First, that article is about smartphones. Second, even on smartphones, logical or physical, pixels are not related to text, they are related to the screen resolution.


Not sure what argument you're trying to make; can you clarify? This article is also partially about smartphones (dark mode, responsiveness, etc). Back when `em` was not a thing yet, text was measured in `px`, where 16px was considered to be the "default" size for readability purposes (and `em` sizes are a function of a base value in `px`).

Saying that pixels are unrelated to text isn't really accurate, since text obviously occupies space and pixels are a unit of space, and back in the day, expressing layout relationships in terms of pixels was fairly standard.

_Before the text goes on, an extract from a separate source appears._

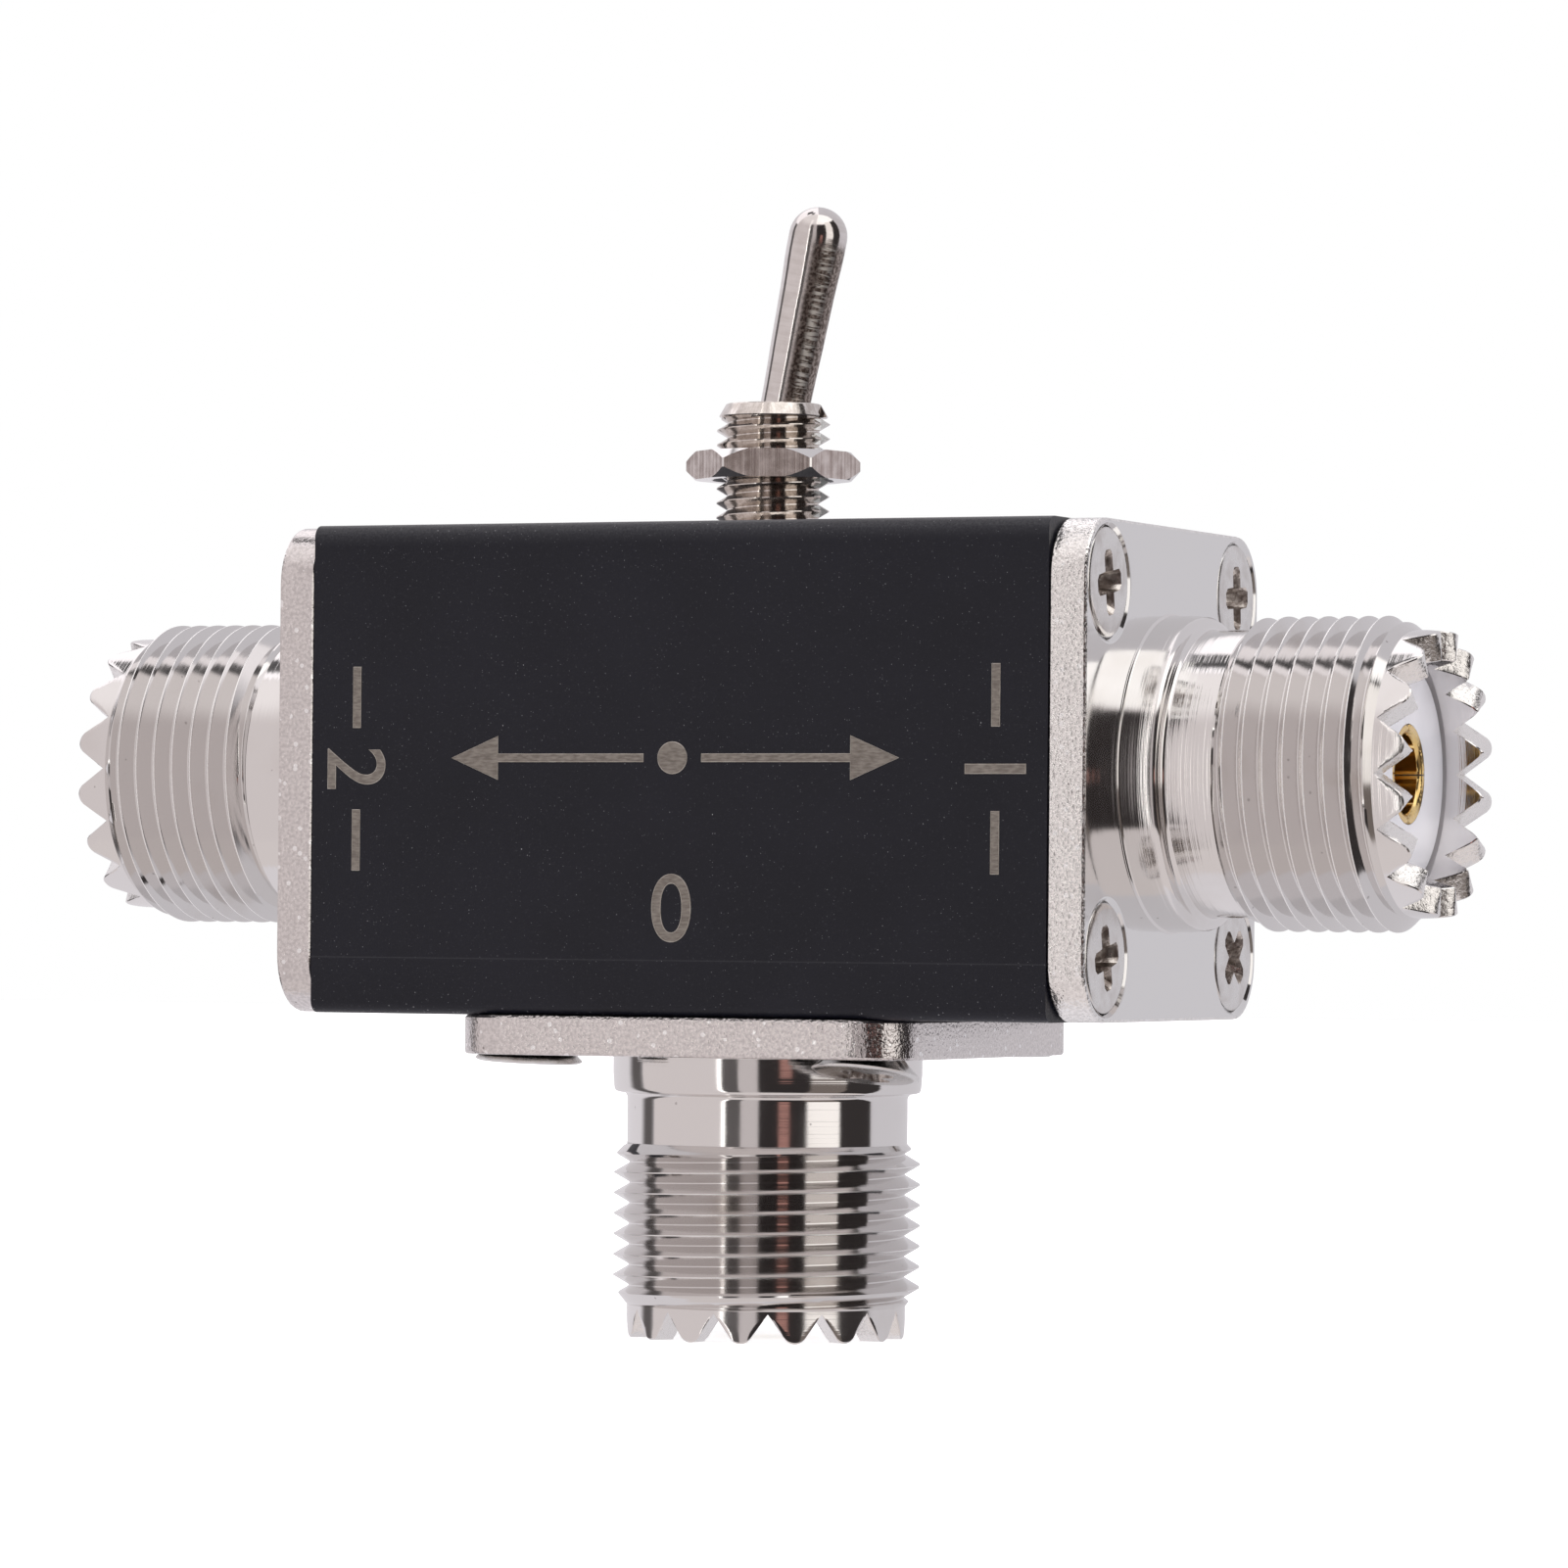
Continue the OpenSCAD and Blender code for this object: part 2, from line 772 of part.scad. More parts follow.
module common_terminal() {
    color(gold) {
        terminal_blade(0, rocker_z);
        // Round top edge that the rocker turns on
        translate([0, terminal_w / 2, rocker_z])
            rotate([90, 0, 0])
                cylinder(r = terminal_round_r, h = terminal_w);
    }
}

module throw_terminal(side) {
    color(gold)
        terminal_blade(side * terminal_pitch, throw_top_z);
}

// ---- Wires --------------------------------------------------------------------

// Solder that fills a contact's cup round the wire's end, in the socket's frame
module solder_fill() {
    translate([0, 0, cup_end_z])
        cylinder(r = cup_bore_d / 2 - seat_gap, h = cup_l / 2);
}

// Wire from an end port's cup, down to the throw terminal and through its eye
module port_wire(side) {
    cup_x = housing_l / 2 + cup_end_z;
    wire([
        [side * (cup_x + wire_in_solder), 0, port_z],
        [side * (cup_x - wire_straight), 0, port_z],
        [side * (case_l / 2 + wire_straight), 0, eye_z],
        [side * (terminal_pitch - terminal_t / 2 - past_eye), 0, eye_z]], wire_r);
}

module port_1_wire() {
    color(tinned_copper) {
        port_wire(1);
        at_port_1() solder_fill();
    }
}

module port_2_wire() {
    color(tinned_copper) {
        port_wire(-1);
        at_port_2() solder_fill();
    }
}

// Wire from the common cup, up beside the common terminal's blade
module common_wire() {
    beside_x = terminal_t / 2 + wire_r + seat_gap;
    color(tinned_copper) {
        wire([
            [0, 0, cup_top_z - wire_in_solder],
            [0, 0, cup_top_z + bend_room],
            [beside_x, 0, tail_z - bend_room],
            [beside_x, 0, case_bottom_z - 2 * bend_room]], wire_r);
        at_common() solder_fill();
    }
}

// ---- Assembly -----------------------------------------------------------------

housing();
at_port_1() socket(port_1_turn, 0);  // port_1_socket
at_port_1() insulator();  // port_1_insulator
at_port_1() contact();  // port_1_contact
at_port_1() flange_screws(0);  // port_1_screws
at_port_2() socket(port_2_turn, 0);  // port_2_socket
at_port_2() insulator();  // port_2_insulator
at_port_2() contact();  // port_2_contact
at_port_2() flange_screws(0);  // port_2_screws
at_common() socket(common_turn, common_screw_proud);  // common_socket
at_common() insulator();  // common_insulator
at_common() contact();  // common_contact
at_common() flange_screws(common_screw_proud);  // common_screws
toggle_bushing();
hex_nut();
toggle_lever();
lever_pin();
plunger();
plunger_spring();
rocker_contact();
switch_bracket();
switch_case();
common_terminal();
throw_terminal(1);  // port_1_terminal
throw_terminal(-1);  // port_2_terminal
common_wire();
port_1_wire();
port_2_wire();
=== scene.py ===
# Two-way coaxial antenna switch: the looks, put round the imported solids.
# Shapes are in millimetres and become metres where a mesh takes its place; the studio's
# and the materials' own numbers are in metres.
# X runs from port 2 to port 1, Z is up, and the marked front face looks towards -Y.
import math

import bmesh
import bpy
from mathutils import Matrix, Vector


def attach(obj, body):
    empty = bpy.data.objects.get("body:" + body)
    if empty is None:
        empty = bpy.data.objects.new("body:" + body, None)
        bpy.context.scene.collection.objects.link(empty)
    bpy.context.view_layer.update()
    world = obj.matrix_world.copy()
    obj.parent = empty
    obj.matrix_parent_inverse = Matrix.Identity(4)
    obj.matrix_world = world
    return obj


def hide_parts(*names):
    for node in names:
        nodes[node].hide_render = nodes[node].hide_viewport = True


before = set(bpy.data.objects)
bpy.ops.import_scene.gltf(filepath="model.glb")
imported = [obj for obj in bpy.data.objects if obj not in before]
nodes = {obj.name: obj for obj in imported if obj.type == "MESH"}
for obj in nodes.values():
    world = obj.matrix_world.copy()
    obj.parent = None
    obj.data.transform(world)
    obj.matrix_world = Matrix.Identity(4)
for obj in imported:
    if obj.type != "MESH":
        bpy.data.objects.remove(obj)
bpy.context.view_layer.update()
MM = 0.001

# ---- Camera -------------------------------------------------------------------
# Long lens, a little right of the front and a hair below the middle of the housing,
# as the photograph's lines and screw centres gave it.
camera_azimuth = math.radians(23.343)
camera_elevation = math.radians(-1.098)
camera_roll = math.radians(0.503)
camera_distance = 385.05 * MM
port_z = 29.1

camera_back = Vector((
    math.sin(camera_azimuth) * math.cos(camera_elevation),
    -math.cos(camera_azimuth) * math.cos(camera_elevation),
    math.sin(camera_elevation)))
level_right = Vector((math.cos(camera_azimuth), math.sin(camera_azimuth), 0))
level_up = camera_back.cross(level_right)
camera_right = level_right * math.cos(camera_roll) + level_up * math.sin(camera_roll)
camera_up = level_up * math.cos(camera_roll) - level_right * math.sin(camera_roll)


def link_object(name, data):
    """Object of a data-block, linked to the scene."""
    item = bpy.data.objects.new(name, data)
    bpy.context.scene.collection.objects.link(item)
    return item


camera_data = bpy.data.cameras.new("camera")
camera_data.sensor_width = 36
camera_data.lens = 170.72
camera_data.shift_x = 0.0086
camera_data.shift_y = -0.0064
camera_data.clip_start = 0.01
camera = link_object("camera", camera_data)
camera.matrix_world = Matrix.Translation(
    Vector((0, 0, port_z * MM)) + camera_back * camera_distance
) @ Matrix((camera_right, camera_up, camera_back)).transposed().to_4x4()
bpy.context.scene.camera = camera

# ---- Studio -------------------------------------------------------------------
# A white light tent with dark gaps between its soft boxes, which the bright plating
# mirrors, and a plain pale floor. Angles of the gaps count from the camera's side.
bpy.context.scene.view_settings.view_transform = "Standard"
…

If the font size is different, em width adapts to that, px width doesn't. Text occupies space in pixels, but not vice versa.


Yes I'm aware of that. But regardless of whether you mean this in the sense of adapting to user stylesheets or the idea that disparate elements' font sizes should relate to each other, they both strike me as maintainability trade-offs that can reasonably go either way. An elitist tone seems a bit unnecessary in that context.


The font size can change due to zoom, which is a must, because 16px is too small text and unreadable.


cmd+"+" has always worked regardless of what unit is used, though?


Elements measured in pixels (like images) don't change size when text changes size.